== INFORMATION SHOWN

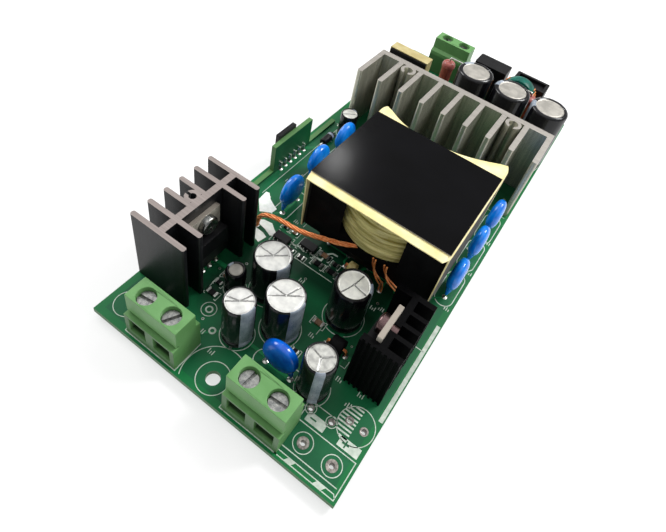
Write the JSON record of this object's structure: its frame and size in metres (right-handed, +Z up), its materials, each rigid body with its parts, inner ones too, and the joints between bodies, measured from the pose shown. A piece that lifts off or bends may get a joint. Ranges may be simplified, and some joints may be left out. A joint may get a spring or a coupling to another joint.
{
  "type": "dc-dc converter",
  "caption": "Open-frame DC-DC converter board with terminal blocks, finned heatsinks, a taped transformer, electrolytic cans and blue disc capacitors.",
  "frame": {"origin": "centre of the whole module's footprint, at the lowest solder tips on which it stands", "axes": "+Z up from the board, +Y along the long edges from the output end to the input end, +X to the right when looking along +Y"},
  "size_m": [0.0734, 0.1726, 0.037],
  "materials": {
    "board": "green solder mask with white print",
    "terminal_green": "moulded light green",
    "plated_steel": "plated",
    "black_aluminium": "black anodised with bare cut ends",
    "bare_aluminium": "bare extrusion",
    "tinned_copper": "tinned",
    "black_moulding": "moulded black",
    "ferrite": "sintered, dark grey",
    "winding_tape": "copper winding under translucent tape",
    "yellow_tape": "pale yellow tape",
    "black_label": "plain black label",
    "copper_litz": "twisted enamelled strands",
    "copper_wire": "enamelled copper",
    "green_toroid": "coated ring",
    "brown_coat": "red-brown coat",
    "orange_coat": "orange-red coat",
    "yellow_bead": "yellow bead",
    "can_sleeve": "black sleeve, bare aluminium top",
    "blue_coat": "dipped blue coat",
    "chip_bodies": "dark chips with tinned ends",
    "solder": "bright solder"
  },
  "bodies": {
    "root": {"main_board": "board", "daughter_board": "board", "left_terminal_housing": "terminal_green", "right_terminal_housing": "terminal_green", "input_terminal_housing": "terminal_green", "terminal_screws": "plated_steel", "terminal_clamps": "plated_steel", "fixing_screws": "plated_steel", "output_heatsink": "black_aluminium", "side_heatsink": "black_aluminium", "input_heatsink": "bare_aluminium", "output_transistor_tab_and_leads": "tinned_copper", "side_transistor_tab_and_leads": "tinned_copper", "output_transistor_package": "black_moulding", "side_transistor_package": "black_moulding", "transformer_core_lower": "ferrite", "transformer_core_upper": "ferrite", "transformer_spool": "black_moulding", "transformer_base": "black_moulding", "transformer_winding": "winding_tape", "transformer_tape": "yellow_tape", "transformer_label": "black_label", "transformer_pins": "tinned_copper", "long_winding_lead": "copper_litz", "short_winding_leads": "copper_litz", "daughter_component": "black_moulding", "daughter_pins": "tinned_copper", "line_choke_base_block": "black_moulding", "line_choke_core": "ferrite", "line_choke_tape": "yellow_tape", "filter_box": "black_moulding", "choke_frame": "black_moulding", "storage_toroid": "green_toroid", "front_upright_resistor": "brown_coat", "rear_upright_resistor": "orange_coat", "upright_leads": "tinned_copper", "bead": "ferrite", "small_bead": "yellow_bead", "bead_leads": "copper_wire", "start_diode": "black_moulding", "surface_parts": "chip_bodies", "solder_joints": "solder", "output_capacitor_1": "can_sleeve", "output_capacitor_2": "can_sleeve", "output_capacitor_3": "can_sleeve", "output_capacitor_4": "can_sleeve", "output_capacitor_5": "can_sleeve", "output_capacitor_6": "can_sleeve", "input_capacitor_1": "can_sleeve", "left_disc_1": "blue_coat", "right_disc_1": "blue_coat", "input_capacitor_2": "can_sleeve", "left_disc_2": "blue_coat", "right_disc_2": "blue_coat", "input_capacitor_3": "can_sleeve", "left_disc_3": "blue_coat", "right_disc_3": "blue_coat", "start_capacitor": "can_sleeve", "output_disc": "blue_coat"}
  },
  "joints": []
}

====

For each line in the data above that contains the string "materials", extract the line.

_RESULT FOR THIS EXERCISE:_
Write the JSON record of this object's structure: its frame and size in metres (right-handed, +Z up), its materials, each rigid body with its parts, inner ones too, and the joints between bodies, measured from the pose shown. A piece that lifts off or bends may get a joint. Ranges may be simplified, and some joints may be left out. A joint may get a spring or a coupling to another joint.
  "materials": {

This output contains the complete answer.